Zum anderen sehe ich bei Oliver Várhelyi (Ungarn) Probleme. Er hat in der neuen Kommission die Aufgabe, zu überwachen, ob EU-Beitrittskandidaten rechtsstaatliche Grundsätze einhalten. Vor dem Hintergrund des laufenden Rechtsstaatlichkeits-Verfahrens gegen Ungarn, das die Unabhängigkeit der Gerichte und die Freiheit der Presse beschneidet, ist das zynisch. Unklar ist auch noch immer, sogar nach den Anhörungen, was der von Ursula von der Leyen angekündigte „neue Pakt für Migration“ genau sein soll. Der Ressortname von Varhelyi wurde zwar von „Protecting the European Way of Life“ in „Promoting the European Way of Life“ umbenannt, doch für mich klingt das noch immer zu sehr nach Abschottungspolitik. Zudem weiß ich schlicht nicht, was der European Way of Life sein soll.
Es gibt aber auch gute inhaltliche Gründe, die Kommission nicht abzulehnen.
Da ist zum einen das Versprechen die EU bis 2050 treibhausgas-neutral zu machen. Dabei wird für dieses Schlüssel-Ressort mit Frans Timmermans ein Sozialdemokrat zuständig sein. Er wird den European Green Deal verantworten, die europäische Antwort auf den Klimawandel.
Zudem wird mit Nicolas Schmit, ebenfalls ein Sozialdemokrat und bis heute noch Kollege im Europäischen Parlament, das erste Mal ein Kommissar explizit für soziale Rechte zuständig sein. Hier sehe ich richtig viel Potential, die sozial-ökologische Wende voranzutreiben.
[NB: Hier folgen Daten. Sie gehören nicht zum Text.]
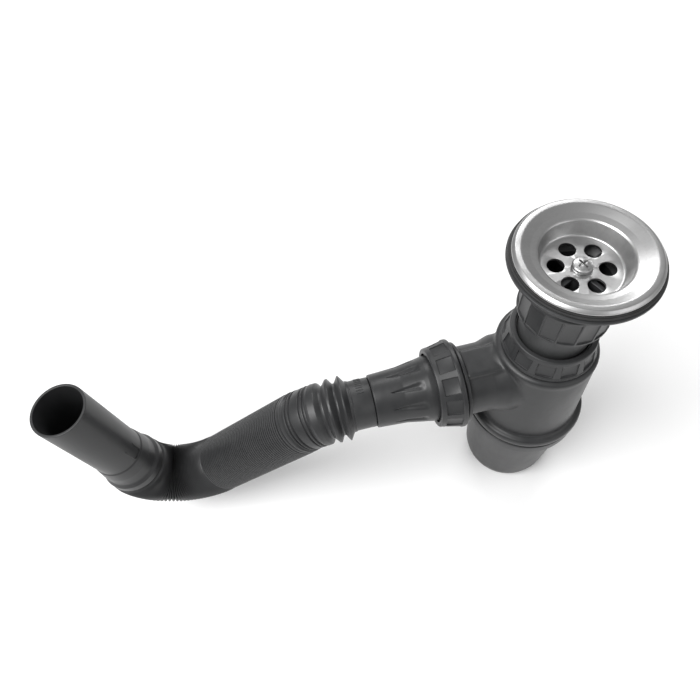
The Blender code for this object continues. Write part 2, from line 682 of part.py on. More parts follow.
def hose_spigot():
    bore = SPIGOT_RADIUS - SPIGOT_WALL
    collar = SPIGOT_RADIUS + SPIGOT_COLLAR_STEP
    lip = HOSE_RADIUS - SPIGOT_LIP_STEP
    spigot = turned("hose_spigot", [
        (SPIGOT_RADIUS, spigot_length), (SPIGOT_RADIUS, SPIGOT_COLLAR + 1),
        (collar - 0.8, SPIGOT_COLLAR), (collar, SPIGOT_COLLAR - 1.2), (collar, SPIGOT_LIP + 0.7),
        (lip, SPIGOT_LIP), (lip, 0), (hose_bore, 0), (hose_bore, SPIGOT_LIP - 3),
        (bore, SPIGOT_LIP + 3), (bore, spigot_length),
    ], parts, CHARCOAL, 0.0, 0.5)
    spigot.location = (corner + SPIGOT_DIRECTION * (BEND_OUT + RUNNING_GAP)) * MM
    spigot.rotation_mode = "QUATERNION"
    spigot.rotation_quaternion = SPIGOT_DIRECTION.to_track_quat("Z", "Y")


clear_scene()
parts = new_collection("p_trap")
cutters = new_collection("cutters")
cutters.hide_render = True
strainer_plate()
strainer_screw()
gaskets()
waste_body()
union_joint()
bottle_joint()
bottle_body()
cup()
outlet_joint()
hose_cuff()
hose()
hose_spigot()
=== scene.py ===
import json
import math

import bmesh
import bpy
from mathutils import Matrix, Vector


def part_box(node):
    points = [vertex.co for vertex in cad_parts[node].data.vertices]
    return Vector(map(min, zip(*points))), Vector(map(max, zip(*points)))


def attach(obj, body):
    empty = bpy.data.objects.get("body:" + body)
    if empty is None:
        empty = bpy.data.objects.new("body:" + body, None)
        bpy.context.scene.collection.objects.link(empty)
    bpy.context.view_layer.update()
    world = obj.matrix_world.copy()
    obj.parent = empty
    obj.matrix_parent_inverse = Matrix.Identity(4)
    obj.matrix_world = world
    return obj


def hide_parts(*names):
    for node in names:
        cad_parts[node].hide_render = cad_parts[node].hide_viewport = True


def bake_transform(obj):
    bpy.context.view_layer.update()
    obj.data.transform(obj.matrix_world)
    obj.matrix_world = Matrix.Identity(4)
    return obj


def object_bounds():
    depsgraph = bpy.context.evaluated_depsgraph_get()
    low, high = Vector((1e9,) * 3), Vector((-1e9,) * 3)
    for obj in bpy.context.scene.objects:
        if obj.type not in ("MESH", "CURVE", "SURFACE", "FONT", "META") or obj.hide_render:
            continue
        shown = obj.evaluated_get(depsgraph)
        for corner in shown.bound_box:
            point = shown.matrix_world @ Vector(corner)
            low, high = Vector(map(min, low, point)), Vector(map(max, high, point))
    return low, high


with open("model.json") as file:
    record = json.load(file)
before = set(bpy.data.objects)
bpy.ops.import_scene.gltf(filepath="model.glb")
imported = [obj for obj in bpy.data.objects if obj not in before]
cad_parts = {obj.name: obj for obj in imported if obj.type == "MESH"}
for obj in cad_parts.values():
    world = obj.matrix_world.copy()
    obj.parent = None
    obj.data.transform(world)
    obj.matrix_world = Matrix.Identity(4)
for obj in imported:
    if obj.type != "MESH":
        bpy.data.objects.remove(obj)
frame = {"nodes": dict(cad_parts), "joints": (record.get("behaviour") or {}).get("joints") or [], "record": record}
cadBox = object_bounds()
print("frame loaded with", len(frame["nodes"]), "nodes")

mm = 0.001
record = frame["record"]
joints = {joint["name"]: joint for joint in frame["joints"]}
mounts = {mount["name"]: mount for mount in record["mounts"]}

outletHeight = joints["hose_tilt"]["pos_m"][2] / mm     # the branch's axis, in millimetres
runDirection = Vector(joints["hose_stretch"]["axis"]).normalized()
spigotDirection = Vector(mounts["spigot_end"]["axis"]).normalized()


def edges(node):
    low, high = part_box(node)
    return Vector(low) / mm, Vector(high) / mm


def clearSelection():
    if bpy.context.object and bpy.context.object.mode != "OBJECT":
        bpy.ops.object.mode_set(mode="OBJECT")
    bpy.ops.object.select_all(action="DESELECT")


def pick(piece):
    clearSelection()
    piece.select_set(True)
    bpy.context.view_layer.objects.active = piece


def applyAll(piece):
    pick(piece)
    for modifier in list(piece.modifiers):
        bpy.ops.object.modifier_apply(modifier=modifier.name)
    return piece


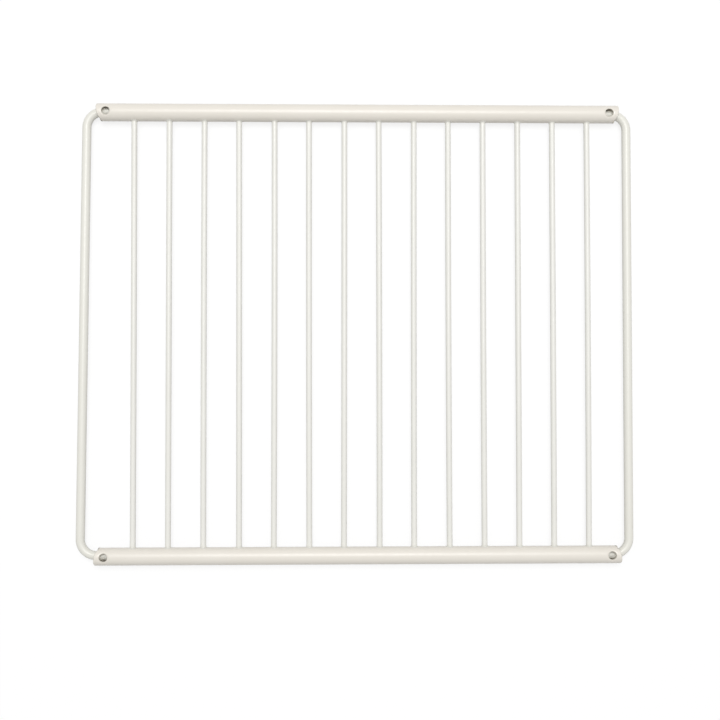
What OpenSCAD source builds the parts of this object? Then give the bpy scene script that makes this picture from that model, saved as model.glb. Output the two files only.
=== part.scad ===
// Extendable refrigerator shelf in coated steel.
// A fixed grid of two tubes and a row of welded wires carries a U-bent side frame at each end.
// The legs of the side frames slide in the tubes, so the shelf can be drawn out on both sides.
// X is the width, Y the depth with the front at -Y, and the shelf lies on z = 0.

/* [Grid] */
// Depth of the shelf over its two tubes
shelf_depth = 320; // [200:1:400]
// Length of each tube
tube_len = 365; // [250:1:500]
// Outer diameter of the tubes, coat included
tube_d = 12.2; // [11.5:0.1:16]
// Wall of the tubes, coat included
tube_wall = 1; // [0.6:0.1:1.3]
// Number of wires in the row
wire_count = 14; // [6:1:20]
// Diameter of the wires, coat included
wire_d = 4; // [3:0.1:5]
// Middle of the first wire from the left ends of the tubes
left_margin = 26.5; // [20:0.5:40]
// Middle of the last wire from the right ends of the tubes
right_margin = 22.5; // [20:0.5:40]
// Leg of the weld fillet round each end of a wire
weld_leg = 0.8; // [0.4:0.1:1.2]

/* [Tube ends] */
// Diameter of the hole in the upper wall near each end of a tube
hole_d = 5.5; // [3:0.1:6]
// Middle of that hole from the end of the tube
hole_inset = 7.5; // [7:0.5:15]
// Corner nipped off the inner side of each mouth, seen from above
mouth_nip = 2; // [1:0.5:3]

/* [Side frames] */
// Diameter of the bent rods, coat included
rod_d = 6.2; // [4:0.1:6.8]
// Radius of the bends, at the middle of the rod
bend_r = 11; // [8:0.5:16]
// Chamfer on the ends of the legs
leg_chamfer = 0.6; // [0.2:0.1:1.2]
// Smallest gap between a leg and the bore it slides in
slide_clear = 0.3; // [0.2:0.05:0.5]
// Gap between the legs that face each other in a tube, with both frames pushed in
leg_gap = 4; // [3:0.5:20]
// Middle of a side bar beyond the ends of the tubes, with its frame pushed in
closed_out = 5.8; // [5:0.1:8]

/* [Position of the frames] */
// How far the left side frame is drawn out
left_draw = 2.4; // [0:0.1:120]
// How far the right side frame is drawn out
right_draw = 0; // [0:0.1:120]
// How far up the bore the far ends of the legs have rolled, in degrees
leg_roll = 45; // [20:1:50]
// Part of its sideways play that the left frame has turned by
left_turn = 1; // [0:0.05:1]
// Part of its sideways play that the right frame has turned by
right_turn = 0.05; // [0:0.05:1]
// Where a turned leg crosses the middle of its tube, as a part of its length from the mouth
turn_at = 0.35; // [0.1:0.01:0.4]

/* [Hidden] */
$fn = 64;
// How far a cut runs past the surface that it opens
over = 1;

tube_r = tube_d / 2;
bore_r = tube_r - tube_wall;
rod_r = rod_d / 2;
wire_r = wire_d / 2;
hole_r = hole_d / 2;

// The axes of the two tubes are this far apart, and the grid is shifted to keep the shelf
// centred when one frame is drawn out further than the other
axis_gap = shelf_depth - tube_d;
grid_x = (left_draw - right_draw) / 2;
wire_pitch = (tube_len - left_margin - right_margin) / (wire_count - 1);

// A leg lies loose in its bore. Its axis can be off the tube's by leg_play: part of that is the
// drop under its own weight, and the rest is the sway that lets the frame turn a little.
leg_play = bore_r - rod_r - slide_clear;
leg_drop = leg_play * cos(leg_roll);
leg_sway = leg_play * sin(leg_roll);
leg_in = (tube_len - leg_gap) / 2;
turn_arm = leg_in * (1 - turn_at);
leg_len = leg_in - (bend_r - closed_out);
bar_len = axis_gap - 2 * bend_r;

// A pushed-in frame brings its bends into the mouths. Each mouth is cut at a slant, so that the
// bend leaves the bore just where it would use up what sway the turned leg has left there.
most_turn = max(left_turn, right_turn);
mouth_sway = leg_sway * (1 - most_turn * turn_at / (1 - turn_at));
bend_reach = sqrt(pow(bend_r, 2) - pow(bend_r - mouth_sway, 2));
mouth_depth = max(0, bend_r - closed_out - bend_reach);
mouth_slant = atan(mouth_depth / (tube_r + bore_r * sin(leg_roll)));

function wire_name(i) = str("wire_", i < 10 ? "0" : "", i);
function wire_x(i) = left_margin - tube_len / 2 + (i - 1) * wire_pitch;
function turn_angle(turn) = asin(turn * leg_sway / turn_arm);

// The grid's own frame: the middle of the grid, at the height of the tubes' axes
module in_grid() {
    translate([grid_x, 0, tube_r]) children();
}

// A cylinder along X, centred on the origin
module bar_x(r, length) {
    rotate([0, 90, 0]) cylinder(r = r, h = length, center = true);
}

// A cylinder along Y, centred on the origin
module bar_y(r, length) {
    rotate([90, 0, 0]) cylinder(r = r, h = length, center = true);
}

// What a right-hand mouth loses, seen from above: x = 0 is the tube's end, y = 0 its outer side.
// The slanted line starts at the outer side, and the inner corner is nipped off.
module mouth_plan() {
    nip_y = tube_d - mouth_nip;
    nip_x = -nip_y * tan(mouth_slant);
    polygon([
        [over * tan(mouth_slant), -over],
        [nip_x, nip_y],
        [nip_x - mouth_nip - over, tube_d + over],
        [over, tube_d + over],
        [over, -over]
    ]);
}

// The right half's cuts in a tube whose inner side is +Y
module tube_end_cuts() {
    translate([tube_len / 2, -tube_r, -tube_r - over])
        linear_extrude(tube_d + 2 * over) mouth_plan();
    translate([tube_len / 2 - hole_inset, 0, 0])
        cylinder(r = hole_r, h = tube_r + over);
}

// A tube with its inner side towards +Y
module tube() {
    color("oldlace")
    difference() {
        bar_x(tube_r, tube_len);
        bar_x(bore_r, tube_len + 2 * over);
        tube_end_cuts();
        mirror([1, 0, 0]) tube_end_cuts();
    }
}

// The weld at a wire's +Y end: a collar with a hollow fillet that runs out on the wire
module weld() {
    translate([0, axis_gap / 2, 0])
    rotate([90, 0, 0])
    rotate_extrude()
    difference() {
        square([wire_r + weld_leg, tube_r + weld_leg]);
        translate([wire_r + weld_leg, tube_r + weld_leg]) circle(r = weld_leg);
    }
}

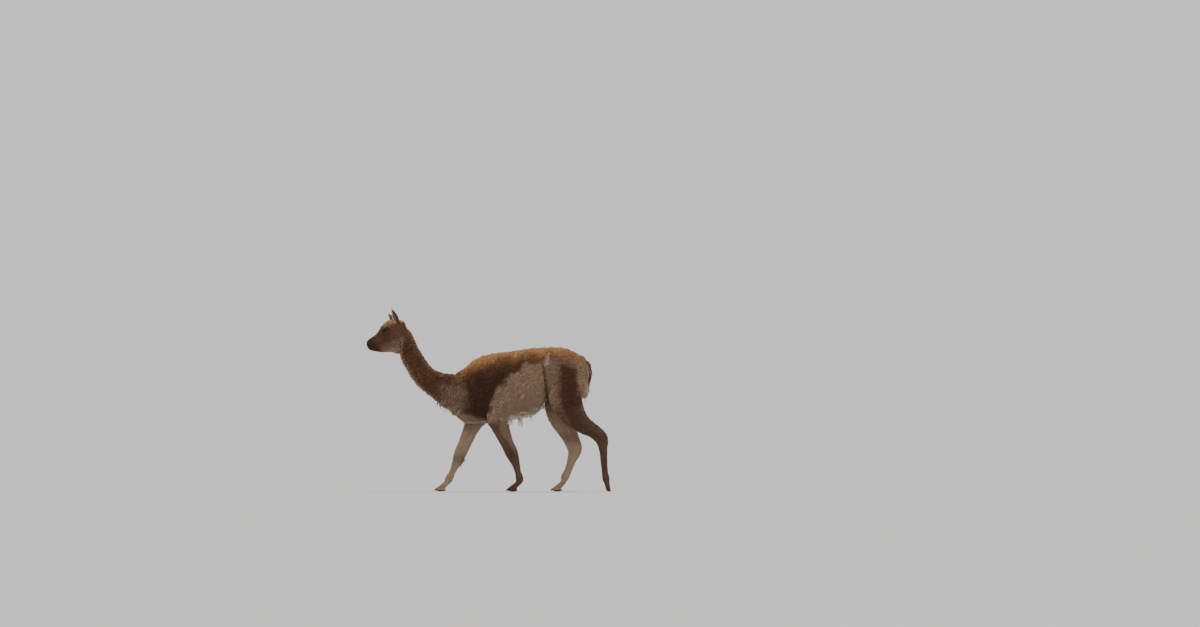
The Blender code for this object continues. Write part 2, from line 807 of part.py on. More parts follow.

Die Kommission am Ende dieses langen demokratischen Prozesses, bei dem letztendlich eine Mehrheit der Abgeordneten keine Einwände mehr gegen einzelne Kandidierende hatte, abzulehnen, hätte bedeutet, Anti-Europäer*innen zu stärken, die die EU aus Prinzip scheitern sehen wollen.
Und diese Wahrnehmung wurde heute, während der Aussprache zur Kommission, bei mir noch einmal bestärkt! Die Redebeiträge der rechten Fraktionen, waren so von EU-Abscheu geprägt, dass ich mich im Plenarsaal entscheiden habe, eine klare Entscheidung zu treffen und mit ja zu stimmen und mich nicht zu enthalten.
Ich habe mir die Frage gestellt, ist es besser diese Kommission zu haben oder keine Kommission zu haben? Angesichts der wahnsinnig großen Aufgaben, war die Antwort für mich klar!
Denn was wäre bei einem Nein vom Parlament passiert? Ursula von der Leyen, die Konsens-Kandidatin des Rates, wäre weiterhin dafür zuständig gewesen, ein Kommissionskollegium zusammenzustellen. Denn anders als beim Einzelvotum über sie vor einigen Wochen, wäre sie weiter zuständig gewesen. Und auch die einzelnen Kommissar*innen wurden auch – jeweils einzeln – durch die Ausschüsse des Parlaments bestätigt. Auch diese Mehrheiten im Parlament hätten sich ja nicht einfach verändert. Daher glaube ich nicht, dass sich in einer dritten Verlängerungsrunde Etwas geändert hätte.
So komisch es auch klingt, mit meinem „Ja“ glaube ich, dass ich die Kommission in die Lage versetzt habe, selbstbewusster gegenüber dem Rat aufzutreten, weil sie nicht mehr nur vom Rat abhängig ist, sondern auch von uns getragen wird.
Und eins darf nicht vergessen werden. Jetzt geht die Arbeit ja erst richtig los.
Vor allem aber kann die Kommission nicht alleine entscheiden, sondern macht Vorschläge, die wir dann im Parlament ändern und vor allem verbessern können. Und genau das werden wir tun.